The SD Worx Payroll Proficiency Index gives a detailed insight into how European companies are managing their payroll processes. Eleven new countries have been added to the Index, so SD Worx now offers an overview of sixteen countries altogether. There are remarkable differences between those countries, particularly in the use of technology supporting the pay calculations.

    Poland in first place

    SD Worx' inclusion of eleven new countries in its Payroll Proficiency Index has shaken up the top three countries with the smoothest payroll processes. Poland is at the very top with 71.70%, closely followed by Norway with 71.20% and Spain with 70.49%.

    Germany (63.60%) and Denmark (63.45%) are lagging somewhat behind. France is in last place on the Payroll Proficiency Index with 63.06%. This is mainly due to its complex legislation and the impact that has on pay calculation.

      57% of European companies see the tax system as their biggest challenge

      The complexity of the legislation is indeed having a major effect on the payroll process. Smooth pay calculations are closely linked to how often and how quickly labour law changes in that country and what exception rules companies have to observe.

      On average, 28% of European companies say the legislation is having a negative impact on payroll processing. This is particularly the case in France (42%) and Belgium (42%), followed by Austria (32%), Switzerland (29%) and Germany (28%).

      In terms of legislation, 57% of European companies indicate that they see the tax system as their biggest challenge in the payroll process. The social security system (52%), the speed of changes in social security and labour law (48%) and the number of exceptions and special schemes (47%) at various levels are also posing significant challenges. The respondents also found that the complexity of the rules for wage components (47%) can make payroll processes more difficult.

        Top five administrative payroll process challenges

        The Index also highlights the administrative complexity of pay calculations. In almost all countries, the biggest challenges in this area mainly occur in the precalculation phase.

        By way of example, the administration of attendances and absences (such as hours worked and overtime) seems to be a particular problem area: 45% of companies have placed this in their top five most complex processes. And yet the technology exists to easily manage this and these systems can be easily linked to the existing payroll software. Perhaps the problem is the latter: 42% seem to be struggling with data collection and access to or integration with other data sources. The administration of onboarding, offboarding and contracts (38%) and expertise processes (37%) such as expatriate pay calculations are also making the pay calculation processes more difficult. The complexity of the administration of pensions and insurance policies (36%), such as group insurance, also regularly require extra attention. Finally, one in three European companies are experiencing payroll process obstacles when the payroll department first interprets the data itself before they enter it.

          Only one in three European companies are exclusively using cloud technology for their payroll

          In terms of technology, access to payroll systems is a challenge for many companies.
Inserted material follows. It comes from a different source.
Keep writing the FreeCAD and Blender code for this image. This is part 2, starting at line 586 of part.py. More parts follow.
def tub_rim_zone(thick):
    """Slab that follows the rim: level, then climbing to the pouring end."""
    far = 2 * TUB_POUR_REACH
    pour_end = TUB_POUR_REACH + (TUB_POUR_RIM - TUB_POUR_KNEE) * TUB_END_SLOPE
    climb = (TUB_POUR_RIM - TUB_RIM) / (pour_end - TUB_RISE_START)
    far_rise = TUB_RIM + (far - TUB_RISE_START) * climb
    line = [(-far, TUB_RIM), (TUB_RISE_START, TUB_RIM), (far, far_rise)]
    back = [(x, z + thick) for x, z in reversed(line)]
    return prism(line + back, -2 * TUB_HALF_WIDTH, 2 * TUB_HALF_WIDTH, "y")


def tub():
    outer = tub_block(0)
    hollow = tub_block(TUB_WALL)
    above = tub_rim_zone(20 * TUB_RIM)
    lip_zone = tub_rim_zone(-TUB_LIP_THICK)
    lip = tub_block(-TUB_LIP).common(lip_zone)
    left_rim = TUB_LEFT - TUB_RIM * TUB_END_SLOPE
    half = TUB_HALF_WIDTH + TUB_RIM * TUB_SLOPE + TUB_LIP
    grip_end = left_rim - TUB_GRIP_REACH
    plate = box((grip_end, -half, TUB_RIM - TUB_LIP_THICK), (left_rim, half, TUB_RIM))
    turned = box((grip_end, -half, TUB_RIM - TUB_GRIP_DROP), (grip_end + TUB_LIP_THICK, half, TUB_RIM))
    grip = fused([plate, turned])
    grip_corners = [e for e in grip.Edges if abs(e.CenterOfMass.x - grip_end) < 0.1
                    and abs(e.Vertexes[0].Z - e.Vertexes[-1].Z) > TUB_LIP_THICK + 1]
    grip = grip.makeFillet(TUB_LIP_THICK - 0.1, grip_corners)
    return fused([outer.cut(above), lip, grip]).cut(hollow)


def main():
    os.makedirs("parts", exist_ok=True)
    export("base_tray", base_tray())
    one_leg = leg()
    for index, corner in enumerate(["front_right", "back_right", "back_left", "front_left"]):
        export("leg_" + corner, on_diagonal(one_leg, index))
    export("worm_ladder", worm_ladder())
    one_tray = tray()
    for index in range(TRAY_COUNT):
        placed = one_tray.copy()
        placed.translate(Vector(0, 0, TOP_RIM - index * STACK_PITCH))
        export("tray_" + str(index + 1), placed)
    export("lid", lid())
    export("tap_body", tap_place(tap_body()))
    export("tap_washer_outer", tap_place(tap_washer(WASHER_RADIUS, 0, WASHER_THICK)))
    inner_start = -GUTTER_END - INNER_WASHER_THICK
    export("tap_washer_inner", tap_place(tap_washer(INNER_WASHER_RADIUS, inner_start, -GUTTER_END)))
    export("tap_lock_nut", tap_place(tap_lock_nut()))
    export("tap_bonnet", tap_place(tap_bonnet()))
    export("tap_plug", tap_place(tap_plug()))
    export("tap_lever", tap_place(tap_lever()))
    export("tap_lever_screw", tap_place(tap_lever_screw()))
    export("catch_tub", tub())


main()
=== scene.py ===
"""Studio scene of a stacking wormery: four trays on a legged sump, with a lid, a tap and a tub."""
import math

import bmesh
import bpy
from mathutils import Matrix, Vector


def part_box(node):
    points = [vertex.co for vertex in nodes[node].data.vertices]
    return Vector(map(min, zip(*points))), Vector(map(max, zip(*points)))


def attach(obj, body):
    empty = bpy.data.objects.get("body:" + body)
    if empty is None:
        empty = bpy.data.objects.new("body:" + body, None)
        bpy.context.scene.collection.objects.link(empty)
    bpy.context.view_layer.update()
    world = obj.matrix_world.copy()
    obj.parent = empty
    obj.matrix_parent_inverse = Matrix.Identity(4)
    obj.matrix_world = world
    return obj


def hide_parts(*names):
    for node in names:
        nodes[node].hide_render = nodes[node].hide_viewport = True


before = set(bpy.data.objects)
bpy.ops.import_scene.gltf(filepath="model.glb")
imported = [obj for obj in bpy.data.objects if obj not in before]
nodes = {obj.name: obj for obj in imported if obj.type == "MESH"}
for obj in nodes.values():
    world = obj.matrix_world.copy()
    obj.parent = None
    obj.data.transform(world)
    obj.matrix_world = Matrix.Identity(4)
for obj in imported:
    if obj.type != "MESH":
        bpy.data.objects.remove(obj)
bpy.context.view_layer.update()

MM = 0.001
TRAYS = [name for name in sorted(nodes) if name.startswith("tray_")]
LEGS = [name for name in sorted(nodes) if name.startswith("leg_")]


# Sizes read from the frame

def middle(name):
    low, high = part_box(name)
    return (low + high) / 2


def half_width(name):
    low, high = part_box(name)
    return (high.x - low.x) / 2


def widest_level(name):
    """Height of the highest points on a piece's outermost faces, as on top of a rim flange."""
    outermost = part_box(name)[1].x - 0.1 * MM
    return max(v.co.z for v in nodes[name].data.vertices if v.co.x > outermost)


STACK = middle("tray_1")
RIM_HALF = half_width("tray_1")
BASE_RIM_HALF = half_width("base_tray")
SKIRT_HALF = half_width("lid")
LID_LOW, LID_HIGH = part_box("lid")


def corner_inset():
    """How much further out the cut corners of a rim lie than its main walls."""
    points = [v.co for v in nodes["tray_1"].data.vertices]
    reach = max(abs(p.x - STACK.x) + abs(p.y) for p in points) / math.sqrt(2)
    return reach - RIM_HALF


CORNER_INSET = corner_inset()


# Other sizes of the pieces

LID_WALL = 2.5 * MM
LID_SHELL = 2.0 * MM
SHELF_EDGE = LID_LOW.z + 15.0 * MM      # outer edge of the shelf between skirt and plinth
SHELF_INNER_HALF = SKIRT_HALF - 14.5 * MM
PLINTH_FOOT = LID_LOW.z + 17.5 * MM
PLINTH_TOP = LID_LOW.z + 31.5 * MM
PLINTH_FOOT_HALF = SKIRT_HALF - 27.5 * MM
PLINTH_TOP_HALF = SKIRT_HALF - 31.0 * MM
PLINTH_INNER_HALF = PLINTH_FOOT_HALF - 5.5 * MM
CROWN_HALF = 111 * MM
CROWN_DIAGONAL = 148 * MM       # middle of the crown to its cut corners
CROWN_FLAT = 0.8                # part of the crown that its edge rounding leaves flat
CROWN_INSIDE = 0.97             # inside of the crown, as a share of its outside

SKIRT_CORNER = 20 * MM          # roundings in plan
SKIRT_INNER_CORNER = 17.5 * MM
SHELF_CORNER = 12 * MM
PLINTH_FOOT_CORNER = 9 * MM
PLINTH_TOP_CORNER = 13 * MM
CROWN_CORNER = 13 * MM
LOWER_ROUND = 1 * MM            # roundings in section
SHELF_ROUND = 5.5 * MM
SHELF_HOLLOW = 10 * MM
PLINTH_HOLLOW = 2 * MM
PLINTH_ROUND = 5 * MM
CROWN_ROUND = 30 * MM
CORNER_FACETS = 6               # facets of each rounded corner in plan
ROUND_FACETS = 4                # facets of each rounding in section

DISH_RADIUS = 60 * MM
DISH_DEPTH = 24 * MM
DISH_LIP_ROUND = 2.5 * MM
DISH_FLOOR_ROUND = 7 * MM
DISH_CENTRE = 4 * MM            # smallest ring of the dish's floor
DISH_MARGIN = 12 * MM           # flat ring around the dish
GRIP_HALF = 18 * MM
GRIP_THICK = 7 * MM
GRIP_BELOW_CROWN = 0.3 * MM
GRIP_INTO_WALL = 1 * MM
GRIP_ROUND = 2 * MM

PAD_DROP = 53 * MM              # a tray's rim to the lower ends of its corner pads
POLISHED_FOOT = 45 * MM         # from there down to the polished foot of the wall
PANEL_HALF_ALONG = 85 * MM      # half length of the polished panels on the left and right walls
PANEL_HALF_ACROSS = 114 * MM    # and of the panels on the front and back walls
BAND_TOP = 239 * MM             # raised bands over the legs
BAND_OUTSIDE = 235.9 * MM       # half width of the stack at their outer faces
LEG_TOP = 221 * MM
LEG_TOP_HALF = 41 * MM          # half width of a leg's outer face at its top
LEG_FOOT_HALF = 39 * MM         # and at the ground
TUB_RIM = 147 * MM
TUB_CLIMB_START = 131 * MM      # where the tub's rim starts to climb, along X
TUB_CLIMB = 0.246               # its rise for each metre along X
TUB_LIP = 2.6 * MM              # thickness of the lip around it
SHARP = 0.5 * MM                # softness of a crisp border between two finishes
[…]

The index shows that less than a third of European companies (29%) are only using cloud technology to organise their payroll. At 44%, the Netherlands is significantly outperforming the average, followed by Finland (35%), Denmark (33%) and Sweden (33%). Spain and Poland are lagged behind, both with 19%. However, Spain, like Norway, appears to be catching up by moving from on-premise software to cloud technology.

          One-tenth of the companies surveyed are combining cloud and on-premise software: payroll software that runs on servers at the companies themselves.
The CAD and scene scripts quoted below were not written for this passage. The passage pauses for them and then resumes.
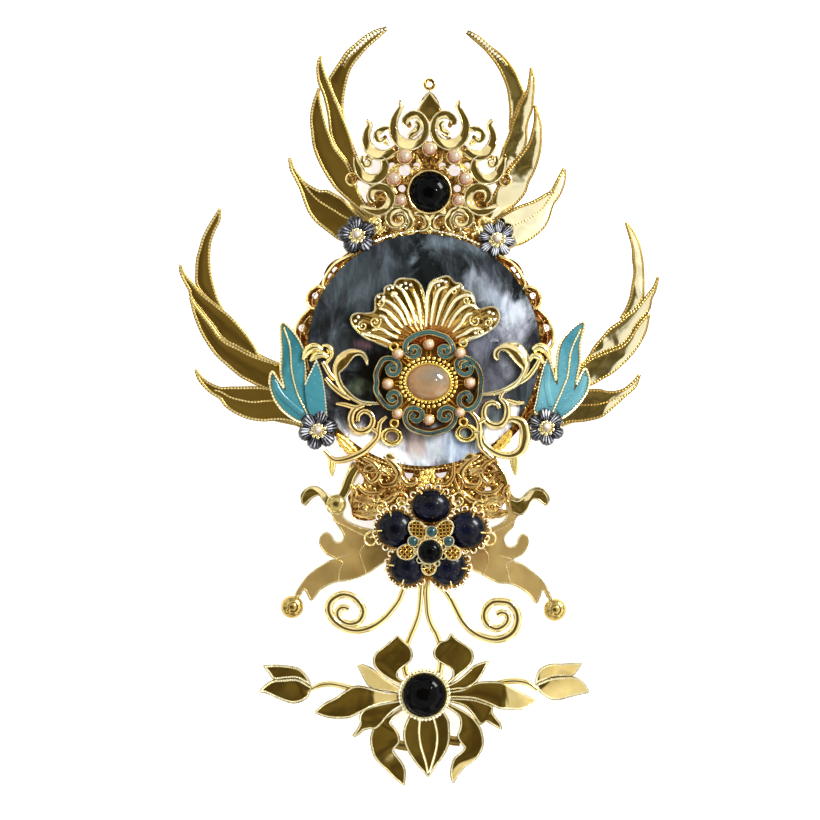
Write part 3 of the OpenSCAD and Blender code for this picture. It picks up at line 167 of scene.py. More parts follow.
class Piece:
    """Collects surfaces in millimetres, each with its finish, and makes one object of them."""

    def __init__(self, name, finishes, slot="gilt_metal", stands_for=()):
        self.name, self.finishes, self.slot, self.stands_for = name, finishes, slot, stands_for
        self.points, self.faces, self.tones, self.count = [], [], [], 0

    def add(self, points, faces, finish=0, tone=0.0):
        """Adds points and faces, which name points by their place in the table."""
        self.points.append(points.reshape(-1, 3))
        self.tones.append(np.broadcast_to(np.asarray(tone, float).reshape(-1), len(self.points[-1])))
        self.faces.append((faces + self.count, finish))
        self.count += len(self.points[-1])

    def grid(self, p, finish=0, ends=True, tone=0.0):
        """Joins each ring p[i] to the next by four-sided faces; ends closes the first and last ring by a
        fan round its middle."""
        n, m = p.shape[:2]
        i, j = np.arange(n - 1)[:, None] * m, np.arange(m)[None]
        k = (j + 1) % m
        first = self.count
        self.add(p, np.stack([i + j, i + k, i + m + k, i + m + j], -1).reshape(-1, 4), finish, tone)
        if ends:
            for r in (0, n - 1):
                ids = first + r * m + np.arange(m)
                middle = np.full(m, self.count)
                self.add(p[r].mean(0), np.stack([ids, np.roll(ids, -1), middle], -1) - self.count, finish)

    def sweep(self, rows, profile, z, height, finish=0, step=0.5, loop=False, taper=0.0, rise=0.0, lean=0.0):
        """Carries the profile along the curve through rows [x, y, width]: a point is the curve's point,
        plus across times width to its left, and up times height over z. With taper the height goes with
        the width to that power; rise lifts the curve, and the top leans across by lean times the width."""
        s = smooth(rows, step, loop)
        if loop:
            s = s[:-1]
            side = left_of_path(np.vstack([s[-1:], s, s[:1]])[:, :2])[1:-1]
        else:
            side = left_of_path(s[:, :2])
        h = height * (s[:, 2] / s[:, 2].max()) ** taper
        lifts = np.atleast_1d(rise)
        base = z + np.interp(np.linspace(0, 1, len(s)), np.linspace(0, 1, len(lifts)), lifts)
        p = np.empty((len(s), len(profile), 3))
        p[..., :2] = s[:, None, :2] + side[:, None] * (profile[:, 0] * s[:, 2:3])[..., None]
        p[..., 2] = base[:, None] + profile[:, 1] * h[:, None]
        p[..., 2] += profile[:, 0] * (softly(lean, len(s)) * s[:, 2])[:, None]
        if loop:
            p = np.concatenate([p, p[:1]])
        self.grid(p, finish, ends=not loop)

    def hoop(self, centre, radii, width, z, height, finish=0, step=0.5, count=16, profile=WIRE):
        """A wire bent to a circle or an ellipse."""
        self.sweep(plus(ring(centre, radii, count), width), profile, z, height, finish, step, True)

    def rope(self, xy, z, r, pitch=0.66, finish=0):
        """A row of flattened beads along a curve, as one tube whose radius is r times 0.1 to 1 as the
        squared sine of the length swings, once for each pitch."""
        s = smooth(xy, pitch / 4) if len(xy) < 60 else evenly(np.asarray(xy, float), step=pitch / 4)
        beat = softly(r, len(s)) * (0.1 + 0.9 * np.sin(np.arange(len(s)) * np.pi / 4) ** 2)
        side = left_of_path(s[:, :2])
        a = np.arange(6) * TAU / 6
        p = np.empty((len(s), 6, 3))
        p[..., :2] = s[:, None, :2] + side[:, None] * (np.cos(a) * beat[:, None])[..., None]
        p[..., 2] = (s[:, 2:3] if s.shape[1] > 2 else z) + np.sin(a) * np.minimum(beat, 0.4)[:, None] * 0.6
        self.grid(p, finish)

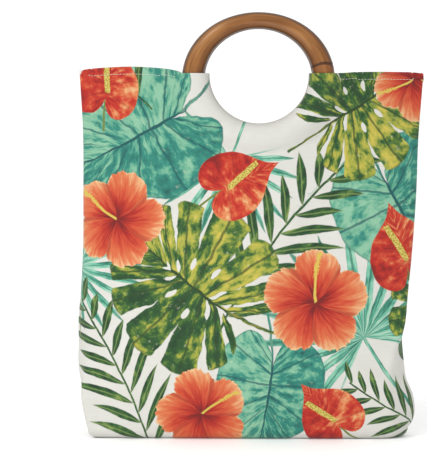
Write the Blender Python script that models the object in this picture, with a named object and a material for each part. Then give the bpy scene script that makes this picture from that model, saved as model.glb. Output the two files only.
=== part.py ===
# A soft cotton tote with two oval cane rings for handles.
# Metres, +Z up. The front looks along -Y, and the origin is under the middle of the bag.
# Each ring's lower half lies in a casing, between a panel and the facing sewn behind it.
import math

import bmesh
import bpy
from mathutils import Vector

# Bag
HEM_HEIGHT = 0.4195
HALF_WIDTH = 0.197
HALF_DEPTH = 0.038
CLOTH = 0.0013
BASE_THICKNESS = 0.0022
BASE_FILLET = 0.011
CREASE_RADIUS = 0.016
PIECE_GAP = 0.0003
SIDE_BOW_OUT = 1.6
SIDE_BOW_IN = 3.0

# Ring handles, each one an oval of round cane that is thicker at its sides
RING_CENTRE_X = 0.0063
RING_BELOW_HEM = 0.0065
RING_HALF_WIDTH = 0.0747
RING_HALF_HEIGHT = 0.0669
RING_TUBE_AT_SIDE = 0.0126
RING_TUBE_AT_TOP = 0.0093
RING_OFF_MIDDLE = 0.021
RING_LEAN = math.radians(4.5)

# Hand hole, whose cloth edge stands inside the cane by the lips, and the casing round the cane
LIP_AT_SIDE = 0.0046
LIP_AT_TOP = 0.0012
HOLE_ABOVE_RING_CENTRE = 0.005
HOLE_OFF_RING_CENTRE = 0.0008
CASING_CLEARANCE = 0.0006
CASING_TAIL = 1.9
FACING_BAND = 0.010

# Hem that lifts a little between a ring and the side seam
LEFT_HEM_LIFT = 0.0062
RIGHT_HEM_LIFT = 0.0026
HEM_LIFT_DEPTH = 0.13

# Cross-sections from the base up: heights as shares of HEM_HEIGHT, seams and creases as
# shares of HALF_WIDTH, depths as shares of HALF_DEPTH, softness as a share of CREASE_RADIUS
SECTION_COLUMNS = ("height", "left_seam", "left_crease", "right_crease", "right_seam",
                   "depth", "crease_depth", "softness")
SECTIONS = (
    (0.000, 0.918, 0.958, 0.806, 0.860, 0.87, 0.82, 0.50),
    (0.048, 0.937, 0.976, 0.807, 0.940, 0.90, 0.83, 0.45),
    (0.110, 0.973, 0.999, 0.797, 0.940, 0.93, 0.82, 0.40),
    (0.160, 1.008, 0.986, 0.792, 0.898, 0.95, 0.79, 0.40),
    (0.205, 1.021, 0.963, 0.809, 0.884, 0.97, 0.76, 0.42),
    (0.255, 1.018, 0.950, 0.842, 0.873, 0.99, 0.70, 0.45),
    (0.320, 1.019, 0.949, 0.898, 0.866, 1.00, 0.62, 0.55),
    (0.395, 1.005, 0.951, 0.922, 0.880, 1.00, 0.54, 0.75),
    (0.530, 0.990, 0.955, 0.948, 0.916, 0.97, 0.41, 1.00),
    (0.665, 0.988, 0.957, 0.954, 0.946, 0.88, 0.29, 1.10),
    (0.835, 0.988, 0.962, 0.950, 0.962, 0.74, 0.15, 0.90),
    (1.000, 1.009, 0.970, 0.954, 0.989, 0.58, 0.04, 0.50),
)

# Soft dents and swells of each face: places and reaches as shares of HALF_WIDTH and
# HEM_HEIGHT, lean in degrees, swell as a share of HALF_DEPTH, below zero for a dent
DENT_COLUMNS = ("x", "height", "reach_x", "reach_height", "lean", "swell")
FRONT_DENTS = (
    (-0.62, 0.66, 0.10, 0.30, 12.0, -0.070),
    (-0.30, 0.42, 0.16, 0.26, -8.0, 0.060),
    (0.34, 0.50, 0.11, 0.34, -16.0, -0.080),
    (0.62, 0.40, 0.13, 0.24, -20.0, 0.070),
    (0.05, 0.14, 0.45, 0.10, 0.0, 0.050),
)
BACK_DENTS = (
    (0.45, 0.62, 0.12, 0.30, -10.0, -0.070),
    (-0.35, 0.48, 0.12, 0.30, 14.0, -0.070),
    (0.05, 0.30, 0.30, 0.20, 0.0, 0.060),
)

# How finely the cloth is divided
LEG_STEPS = (0.0, 0.12, 0.245, 0.37, 0.48, 0.595, 0.68, 0.755, 0.81, 0.87, 0.92, 0.965, 1.0)
BASE_CELLS = 14
SIDE_CELLS = 3
FILLET_CELLS = 3
BODY_ROWS = 7
CASING_INNER_ANGLES = (90.0, 60.0, 30.0, 0.0)
CASING_OUTER_STEPS = (0.45, 0.90, 1.30, 1.65, 2.00)
WIDE_CREASE_INSET = 0.012
NARROW_CREASE_INSET = 0.005
RING_POINTS = 40
RING_SIDES = 3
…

          Almost half of European companies (44%) are exclusively using on-premise software. However, two-thirds do recognise the value technology adds in terms of the total cost of payroll processing. More commitment to cloud technology means more efficient pay calculations and therefore a lower price tag.
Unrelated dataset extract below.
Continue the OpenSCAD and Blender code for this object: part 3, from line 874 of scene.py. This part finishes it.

          "The importance of technology in the payroll process should not be underestimated", says Tom Saeys, Chief Operations Officer at SD Worx. "Technology has a significant effect on data collection and integration with or access to other data sources. Hence the importance of cloud technology. Technology also plays an important role in meeting the increasing demand for flexibility. Less and less standardisation and more and more personalisation opportunities for employees are making pay calculations more complex. Technology is helping companies with that, so that's already a good thing."